The way Major League Soccer figures it, the league schedule already starts in February and ends in December.
Why not flip things around and hold the playoffs in the balmy light of May rather than the frigid dark of winter?
The MLS Board of Governors voted Thursday to reverse the league calendar starting in the summer of 2027. After a shortened transitional season in the spring of 2027, the 2027-28 season will begin in July and run through the following May.
“The calendar shift is one of the most important decisions in our history,” MLS Commissioner Don Garber said in a league statement. “Aligning our schedule with the world’s top leagues will strengthen our clubs’ global competitiveness, create better opportunities in the transfer market, and ensure our Audi MLS Cup Playoffs take center stage without interruption. It marks the start of a new era for our league and for soccer in North America.”
The league will also take a winter break between mid-December and mid-February, with specific dates yet to be decided. And while MLS hasn’t made any blanket statements — pun intended — about Allianz Field’s unavailability for home games in December and February, the league is quite aware of Minnesota’s lack of comfortable winter soccer weather.

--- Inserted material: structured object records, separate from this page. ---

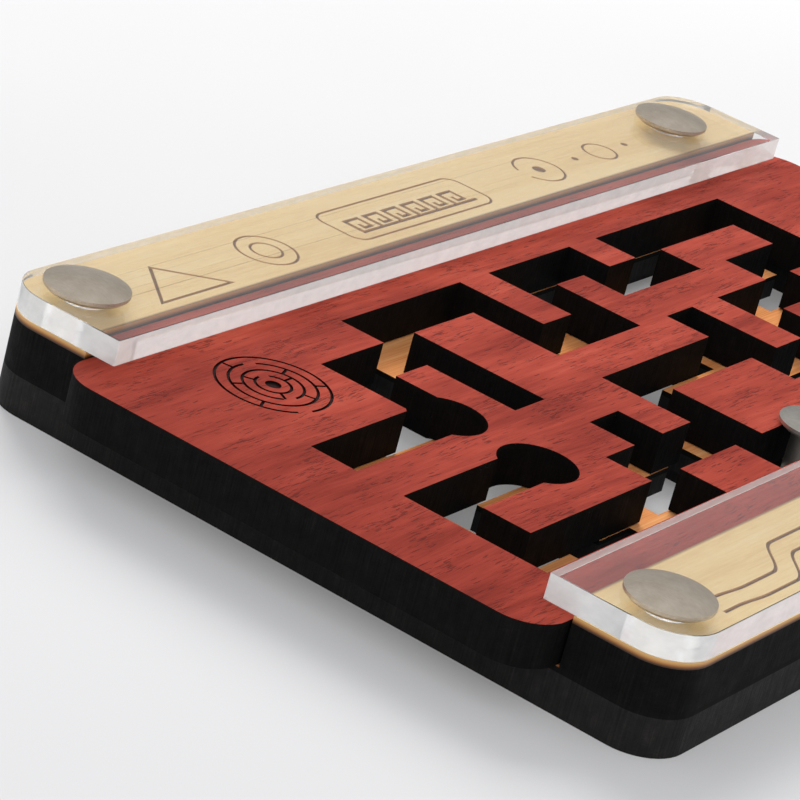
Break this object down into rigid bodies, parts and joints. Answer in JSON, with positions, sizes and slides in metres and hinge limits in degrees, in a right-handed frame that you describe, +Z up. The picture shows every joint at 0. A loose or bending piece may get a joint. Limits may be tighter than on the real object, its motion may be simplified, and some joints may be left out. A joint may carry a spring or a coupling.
{
  "type": "sliding maze puzzle",
  "caption": "Wooden hand puzzle: a maze plate slides between side rails under clear strips, over a second maze, with a shouldered pin running through both.",
  "frame": {"origin": "on the surface the puzzle rests on, under the middle of the maze plate at rest, which is also the middle of the whole outline", "axes": "+X along the slide, away from the end with the two round bays; +Y across it towards the back rail; +Z up out of the maze plate's face"},
  "size_m": [0.15, 0.088, 0.0154],
  "materials": {
    "dark_board": "charred laser-cut edges",
    "light_veneer": "raw wood face",
    "black_board": "charred laser-cut edges",
    "red_veneer": "satin reddish-brown grained face",
    "maple_inlay": "pale, engraved lines",
    "clear_cover": "clear polished acrylic",
    "satin_metal": "satin plated",
    "runner_metal": "satin plated"
  },
  "bodies": {
    "frame": {"base_back": "dark_board", "base_board": "dark_board", "base_face": "light_veneer", "rail_back": "black_board", "rail_front": "black_board", "inlay_back": "maple_inlay", "inlay_front": "maple_inlay", "cover_back": "clear_cover", "cover_front": "clear_cover", "post_back_left": "satin_metal", "post_back_right": "satin_metal", "post_front_left": "satin_metal", "post_front_right": "satin_metal", "screw_back_left": "satin_metal", "screw_back_right": "satin_metal", "screw_front_left": "satin_metal", "screw_front_right": "satin_metal"},
    "maze_plate": {"maze_board": "black_board", "maze_face": "red_veneer"},
    "runner": {"runner_post": "runner_metal", "runner_screw": "runner_metal"}
  },
  "joints": [
    {"name": "plate_slide", "type": "slide", "parent": "frame", "child": "maze_plate", "axis": [1, 0, 0], "range_m": [-0.014, 0.004]},
    {"name": "runner_slide", "type": "slide", "parent": "frame", "child": "runner", "axis": [1, 0, 0], "range_m": [-0.006, 0.006]}
  ]
}
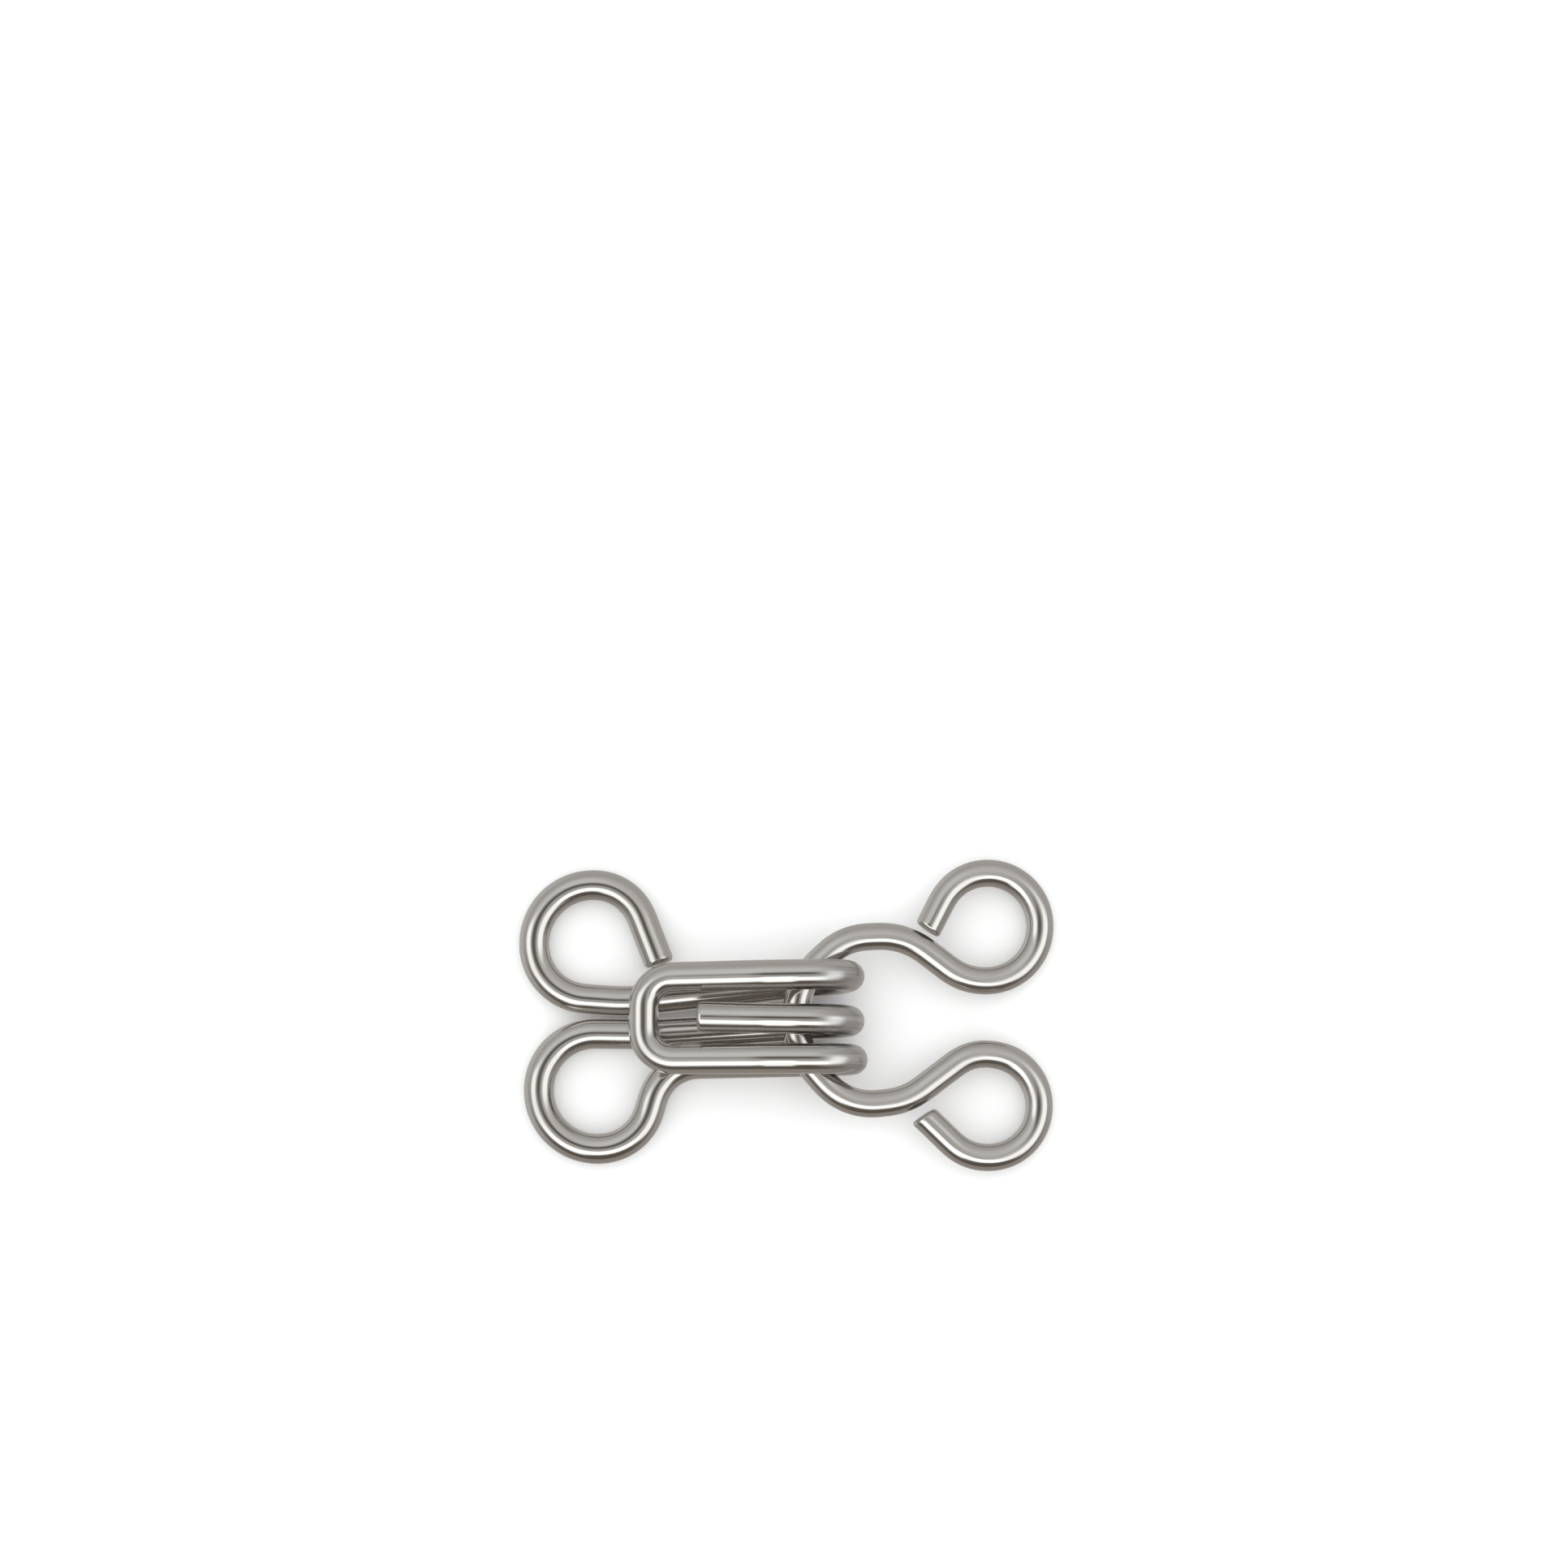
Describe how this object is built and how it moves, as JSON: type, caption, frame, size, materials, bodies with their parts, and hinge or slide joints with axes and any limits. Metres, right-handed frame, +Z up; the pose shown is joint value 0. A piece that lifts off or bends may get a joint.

MNUFC chief executive Shari Ballard sought to assuage the concerns of fans in an email to ticket holders. “For cold-weather markets like ours, the league has taken a thoughtful approach to scheduling,” she wrote. “Between a league-wide winter break in mid-December to early February and strategic schedule modeling, our total number of home games during the coldest months of November through February should be very similar to the current schedule, and those home games will be played at Allianz Field.”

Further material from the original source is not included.